There are fears for wildlife after a train carrying up to 750 tonnes of diesel derailed, causing an oil spill at a scientifically important site.
The freight train derailed and caught fire in Llangennech, Carmarthenshire, on Wednesday night.
Ten wagons, each containing up to 75 tonnes of diesel, derailed, with oil spilling into the Loughor Estuary.
Natural Resources Wales (NRW) was not able to investigate the impact until the fire was put out.
NRW officers are now on site to advise on the containment and recovery of the diesel to prevent any further pollution of the estuary.
The site of special scientific interest is home to wildfowl and wading birds.
Ben Wilson, NRW’s incident manager, said: “We also have monitoring teams out assessing the extent of the pollution.
“Initial modelling suggests that oil pollution is currently restricted to the upper reaches of the estuary around Loughor Bridge. This is supported by observations on site. We’ve also seen significant amounts of oil three miles downstream from here.
“We’re also keeping partner organisations and people who have interests within the area, such as farmers and cockle licence holders, informed of the situation.”
On Friday, the Rail Accident Investigation Branch, which is examining the cause of the incident, said 10 wagons had derailed.In a statement it said the derailment and damage to the wagons had “resulted in a significant spillage of fuel and a major fire”.
At the time of the incident, the freight train was carrying 25 tank wagons, 10 of which derailed.
Mid and West Wales Fire and Rescue Service finally extinguished the blaze at about 08:30 BST on Friday, just over 33 hours after the train derailed.
Bill Kelly, route director at Network Rail, said teams had now been granted “limited access” to the site.
“The site has been extensively damaged. We are dealing with a very complex setting, both industrially and also environmentally,” he said.
“But we have all the right specialist teams on the ground and we will continue to support our colleagues.”
A spokesman for environmental risk reduction specialist Adler and Allan said their first task was to “mitigate further contaminants”.
“We’ve had to gain access through the train, proving a bit difficult, but we’re in the middle of getting there,” he said.
‘It could have a devastating impact’
The Loughor Estuary is part of the Carmarthen Bay and Estuaries Special Area of Conservation.
Richard Pryce, from the Llanelli Naturalists group, said the diesel spill could have a “devastating impact” on the local environment.
He said: “The Loughor Estuary is a very important site for its birdlife. It’s a European protection site, a special area of conservation, which means it’s of European significance because of the large populations of wildfowl and waders.
“If there’s oil spilling into the estuary it could have a devastating effect on the birdlife there.
“Diesel is very toxic to the environment so wherever it’s spilt, it can be a big problem.”
The area is also a significant site for cockle pickers.
Robert Griffiths, from the Burry Inlet Handgatherers Association, told BBC Radio Wales Breakfast the diesel spill will have a big impact on him and other cockle pickers financially.
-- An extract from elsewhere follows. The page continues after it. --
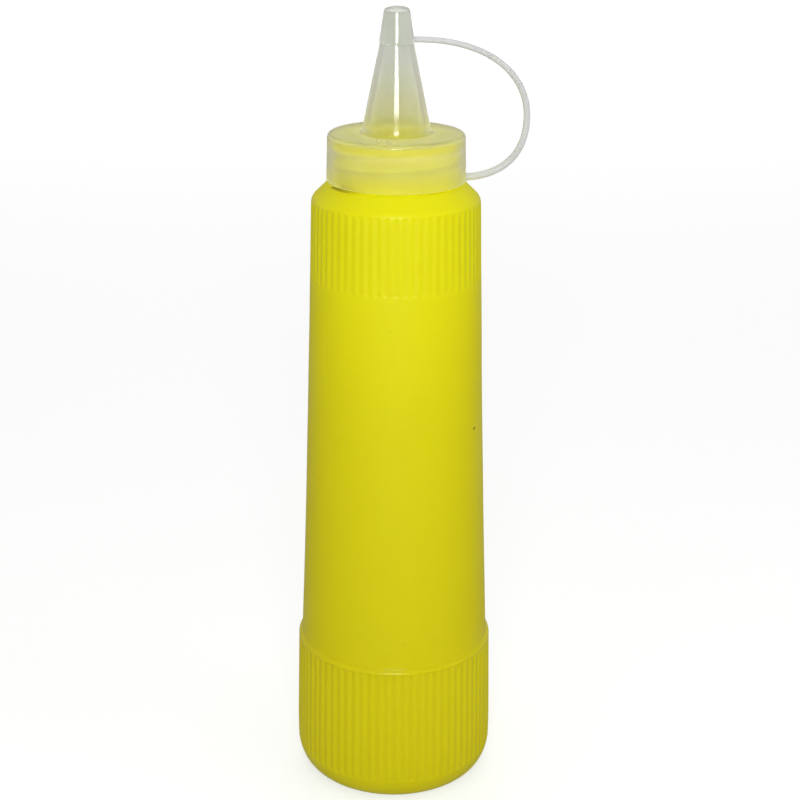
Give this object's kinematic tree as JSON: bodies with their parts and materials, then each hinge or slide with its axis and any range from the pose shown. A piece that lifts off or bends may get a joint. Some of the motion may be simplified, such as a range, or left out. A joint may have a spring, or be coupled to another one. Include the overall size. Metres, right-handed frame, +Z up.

He said: “If you don’t work, you can’t earn any money to pay your mortgages and your bills etc.”
Public Health Wales (PHW) said it was “sensible to avoid contact with diesel or the water in contaminated areas”.
PHW’s Andrew Kibble said diesel was unlikely to damage people’s health at low concentrations, or where exposure is for a short period of time, but urged caution.
“Odours are generally noticeable at concentrations well below those that cause harm, but high concentrations can cause dizziness, drowsiness and headaches,” he said.
“If you encounter odours move away from the area and into fresh air.”
The train was travelling from Milford Haven in Pembrokeshire to Theale, near Reading, when it derailed at 23:20 on Wednesday night.
The subsequent fire led to 300 people in the area surrounding the crash site being evacuated from their homes, before being allowed to return on Thursday.
The two crew members on board the train were not injured.
The Rail Accident Investigation Branch (RAIB) said it was carrying out a preliminary examination and gathering evidence.
Why is the Loughor Estuary important?
- The River Loughor’s estuary, along with the Burry Inlet to the west, is designated as a site of special scientific interest
- Its habitat of tidal mudflats, saltmarsh – the largest continuous area in Wales – and rockpools offer important wildlife habitat
- Species of wading birds and wildfowl include oystercatcher, curlew, lapwing, little egret, widgeon, dunlin, plover and teal
- The estuary is known for its fishing grounds, for the likes of flounder, bass and mullet
- Further west, the Burry Inlet’s cockle beds are well known, with the industry the third largest in Britain
- In that same area is the WWT Llanelli wetland centre, a popular place for spotting wading birds and wildfowl and the 450 acres of grounds.